What about the end of the lease?
When the lease ends and the car is returned, there is no credit impact. The car goes back to the leasing company, and your payroll deductions stop. No financial record is created, no credit reference is updated, and no debt is discharged.
If the car is returned with damage beyond fair wear and tear, the leasing company may charge the employer (who then recovers the cost from you). This is a commercial arrangement between parties, not a credit matter, and it does not appear on your credit file.
Frequently Asked Questions
Will the salary sacrifice scheme show on my credit report? No. A salary sacrifice car arrangement is not a credit product and does not appear on your credit report. No hard or soft search is performed on you, and no ongoing commitment is recorded against your name with any credit reference agency.
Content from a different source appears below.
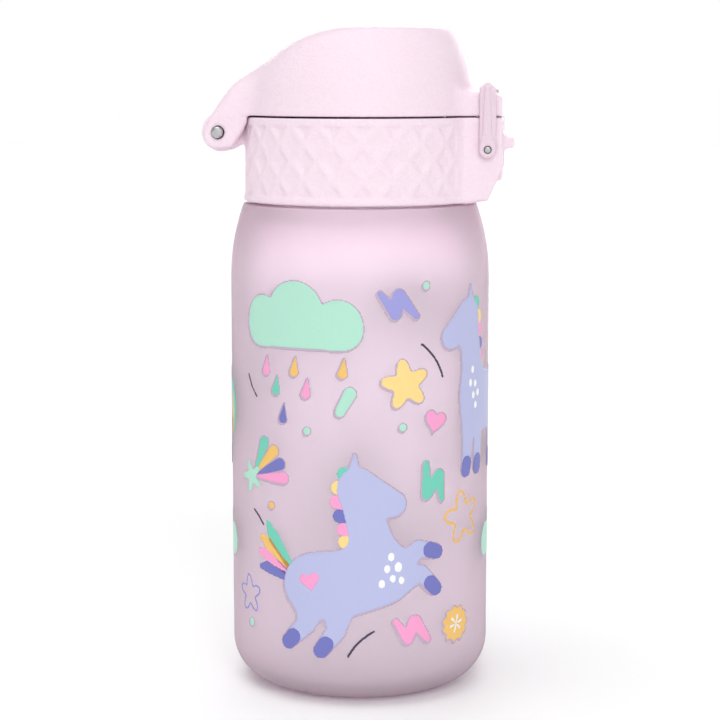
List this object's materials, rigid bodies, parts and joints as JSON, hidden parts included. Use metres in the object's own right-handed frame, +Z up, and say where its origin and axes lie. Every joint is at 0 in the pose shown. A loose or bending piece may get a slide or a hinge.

Can I get a salary sacrifice car if I have a CCJ? Yes, as long as your employer offers the scheme and your salary is sufficient to cover the sacrifice above the National Minimum Wage threshold. The CCJ is irrelevant to the application because employees are not credit-checked.
Does my employer know about my credit history when I apply? No. Your employer does not review your personal credit history as part of the salary sacrifice process. The only checks your employer typically makes are confirming your employment status, your salary level, and the DVLA licence check. Your credit history is not shared.